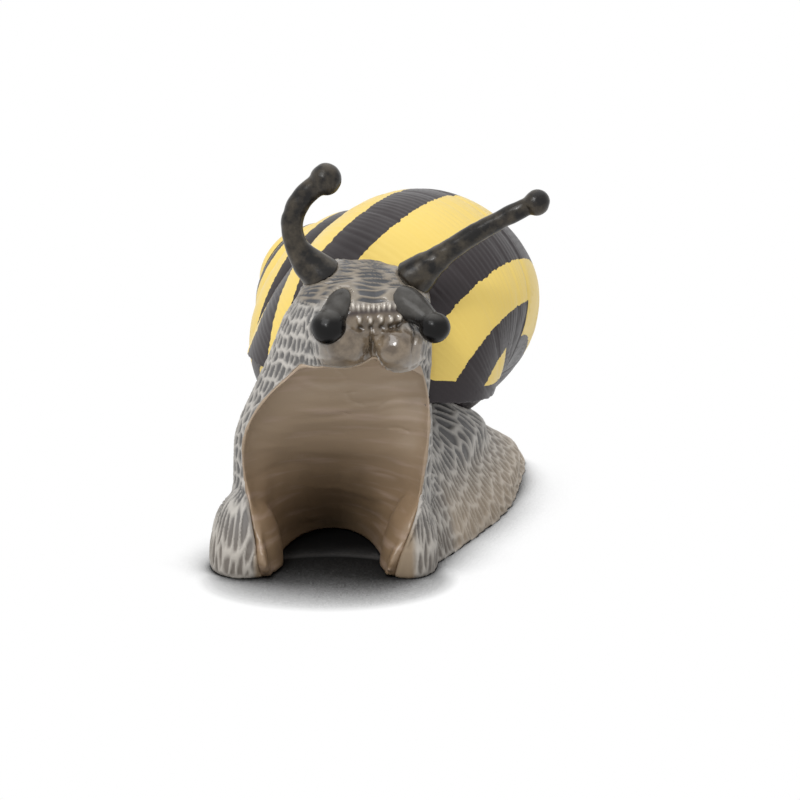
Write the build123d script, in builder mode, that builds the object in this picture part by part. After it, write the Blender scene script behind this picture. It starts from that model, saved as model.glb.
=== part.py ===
from build123d import *
from math import acos, cos, degrees, radians, sin
import os

# A cast snail figurine in seven pieces: a textured foot with its neck and head, a smooth sole
# let into it from below, a shell pushed onto a peg on its back and four tentacles set into its head.
# Millimetres, +Z up. The snail looks along -Y, and its own left side is +X.
# The origin is on the floor, at half the length of the foot.

# Foot, neck and head
foot_length = 72.0
foot_width = 25.0
saddle_height = 19.0
neck_width = 25.4
neck_depth = 20.0
head_height = 39.4
head_turn = 18.0
neck_wall = 1.6

# Hollow under the raised front, and the sole that lines it
hood_wall = 1.5
vault_depth = 25.0
vault_height = 27.5
sole_wall = 1.2
sole_plate = 1.2
hem_margin = 1.6

# The two rounded lobes on which the raised front stands
right_lobe_width = 9.0
left_lobe_width = 7.2
lobe_depth = 13.0
lobe_height = 17.0
lobe_level = 1.4
lobe_out_share = 0.81
lobe_back_share = 0.46

# The two soft lips under the mouth, and the mouth, a curved slit
right_lip_width = 7.6
left_lip_width = 6.8
lip_depth = 7.2
lip_height = 6.0
lip_spread = 6.8
lip_slope = 5.0
mouth_width = 8.0
mouth_gap = 0.5
mouth_arch = 0.6
mouth_depth = 2.0

# Shell: a spiral of oval whorls about an axis that points to the snail's right and up. Its apex
# stands above the saddle by a share of the head's own rise above it
shell_axis_turn = 74.4
shell_axis_rise = 29.9
shell_apex_right = 21.2
shell_apex_back = 35.9
shell_apex_share = 0.8137255
whorl_radius = 11.0
whorl_drop = 28.0
whorl_half_width = 13.7
whorl_half_height = 16.5
columella_radius = 0.9
whorl_growth = 1.64
whorl_count = 4
mouth_heading = 200.7
mouth_stretch = 80.0
lip_turn = 16.7
lip_lean = 23.4

# Peg on the saddle, which the shell is pushed onto
peg_radius = 2.4
peg_drop = 4.0
peg_right = 0.0
peg_back = 36.0

# Tentacles
upper_root_radius = 2.7
upper_stalk_radius = 1.5
right_eye_radius = 2.1
left_eye_radius = 1.75
right_reach = 5.2
right_rise = 14.7
right_lean = 1.0
left_reach = 17.4
left_rise = 12.3
left_lean = 4.4
upper_spread = 7.6
lower_root_radius = 1.75
lower_tip_radius = 1.75
lower_reach = 4.1
lower_fall = 2.2
lower_spread = 6.6
right_lower_splay = 2.3
left_lower_splay = 4.2

# Fits
joint_clearance = 0.1
overrun = 2.0

foot_half_width = foot_width / 2
front = -foot_length / 2
neck_half_width = neck_width / 2
neck_half_depth = neck_depth / 2
vault_half_width = neck_half_width - hood_wall

# Places on the head: shares of the neck's half width and half depth and of the head height
lip_shares = (0.441, -0.12, 0.749)
mouth_shares = (0.504, -0.32, 0.843)
upper_root_shares = (0.362, 0.44, 0.881)
lower_root_shares = (0.472, 0.01, 0.878)

# Foot: shares of the length behind the front, of the half width for the middle and for the
# half width there, and of the saddle height
foot_shares = [
    (0.985, 0.26, 0.10, 0.05),
    (0.90, 0.20, 0.40, 0.18),
    (0.76, 0.13, 0.64, 0.35),
    (0.58, 0.07, 0.89, 0.70),
    (0.42, 0.02, 0.98, 0.88),
    (0.26, -0.03, 1.00, 1.00),
    (0.12, -0.08, 0.97, 1.00),
]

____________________

Work to complete:
Give the listing above again, word for word.

Response to the task:
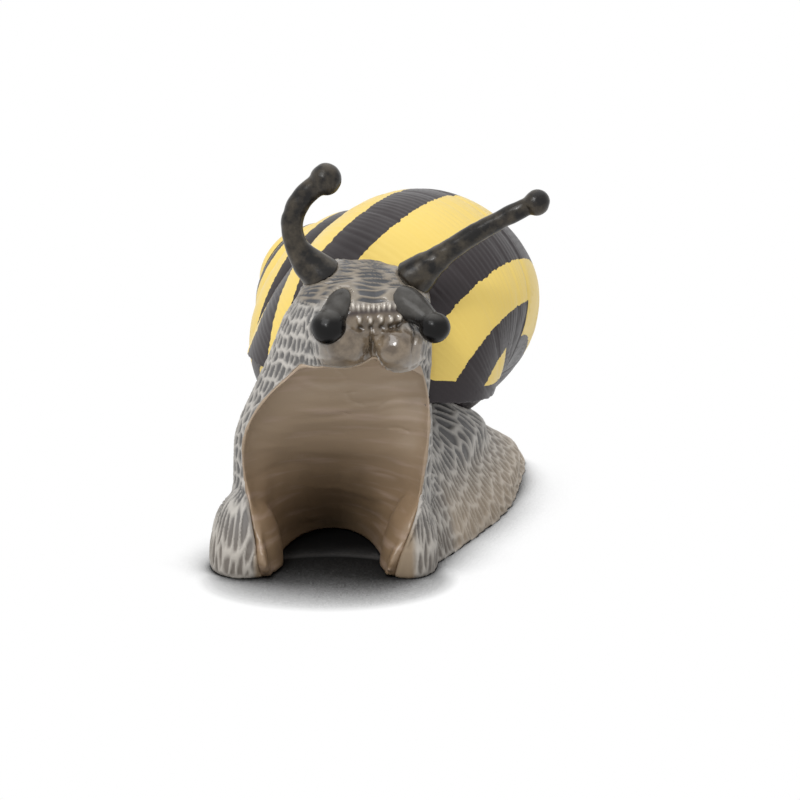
Write the build123d script, in builder mode, that builds the object in this picture part by part. After it, write the Blender scene script behind this picture. It starts from that model, saved as model.glb.
=== part.py ===
from build123d import *
from math import acos, cos, degrees, radians, sin
import os

# A cast snail figurine in seven pieces: a textured foot with its neck and head, a smooth sole
# let into it from below, a shell pushed onto a peg on its back and four tentacles set into its head.
# Millimetres, +Z up. The snail looks along -Y, and its own left side is +X.
# The origin is on the floor, at half the length of the foot.

# Foot, neck and head
foot_length = 72.0
foot_width = 25.0
saddle_height = 19.0
neck_width = 25.4
neck_depth = 20.0
head_height = 39.4
head_turn = 18.0
neck_wall = 1.6

# Hollow under the raised front, and the sole that lines it
hood_wall = 1.5
vault_depth = 25.0
vault_height = 27.5
sole_wall = 1.2
sole_plate = 1.2
hem_margin = 1.6

# The two rounded lobes on which the raised front stands
right_lobe_width = 9.0
left_lobe_width = 7.2
lobe_depth = 13.0
lobe_height = 17.0
lobe_level = 1.4
lobe_out_share = 0.81
lobe_back_share = 0.46

# The two soft lips under the mouth, and the mouth, a curved slit
right_lip_width = 7.6
left_lip_width = 6.8
lip_depth = 7.2
lip_height = 6.0
lip_spread = 6.8
lip_slope = 5.0
mouth_width = 8.0
mouth_gap = 0.5
mouth_arch = 0.6
mouth_depth = 2.0

# Shell: a spiral of oval whorls about an axis that points to the snail's right and up. Its apex
# stands above the saddle by a share of the head's own rise above it
shell_axis_turn = 74.4
shell_axis_rise = 29.9
shell_apex_right = 21.2
shell_apex_back = 35.9
shell_apex_share = 0.8137255
whorl_radius = 11.0
whorl_drop = 28.0
whorl_half_width = 13.7
whorl_half_height = 16.5
columella_radius = 0.9
whorl_growth = 1.64
whorl_count = 4
mouth_heading = 200.7
mouth_stretch = 80.0
lip_turn = 16.7
lip_lean = 23.4

# Peg on the saddle, which the shell is pushed onto
peg_radius = 2.4
peg_drop = 4.0
peg_right = 0.0
peg_back = 36.0

# Tentacles
upper_root_radius = 2.7
upper_stalk_radius = 1.5
right_eye_radius = 2.1
left_eye_radius = 1.75
right_reach = 5.2
right_rise = 14.7
right_lean = 1.0
left_reach = 17.4
left_rise = 12.3
left_lean = 4.4
upper_spread = 7.6
lower_root_radius = 1.75
lower_tip_radius = 1.75
lower_reach = 4.1
lower_fall = 2.2
lower_spread = 6.6
right_lower_splay = 2.3
left_lower_splay = 4.2

# Fits
joint_clearance = 0.1
overrun = 2.0

foot_half_width = foot_width / 2
front = -foot_length / 2
neck_half_width = neck_width / 2
neck_half_depth = neck_depth / 2
vault_half_width = neck_half_width - hood_wall

# Places on the head: shares of the neck's half width and half depth and of the head height
lip_shares = (0.441, -0.12, 0.749)
mouth_shares = (0.504, -0.32, 0.843)
upper_root_shares = (0.362, 0.44, 0.881)
lower_root_shares = (0.472, 0.01, 0.878)

# Foot: shares of the length behind the front, of the half width for the middle and for the
# half width there, and of the saddle height
foot_shares = [
    (0.985, 0.26, 0.10, 0.05),
    (0.90, 0.20, 0.40, 0.18),
    (0.76, 0.13, 0.64, 0.35),
    (0.58, 0.07, 0.89, 0.70),
    (0.42, 0.02, 0.98, 0.88),
    (0.26, -0.03, 1.00, 1.00),
    (0.12, -0.08, 0.97, 1.00),
]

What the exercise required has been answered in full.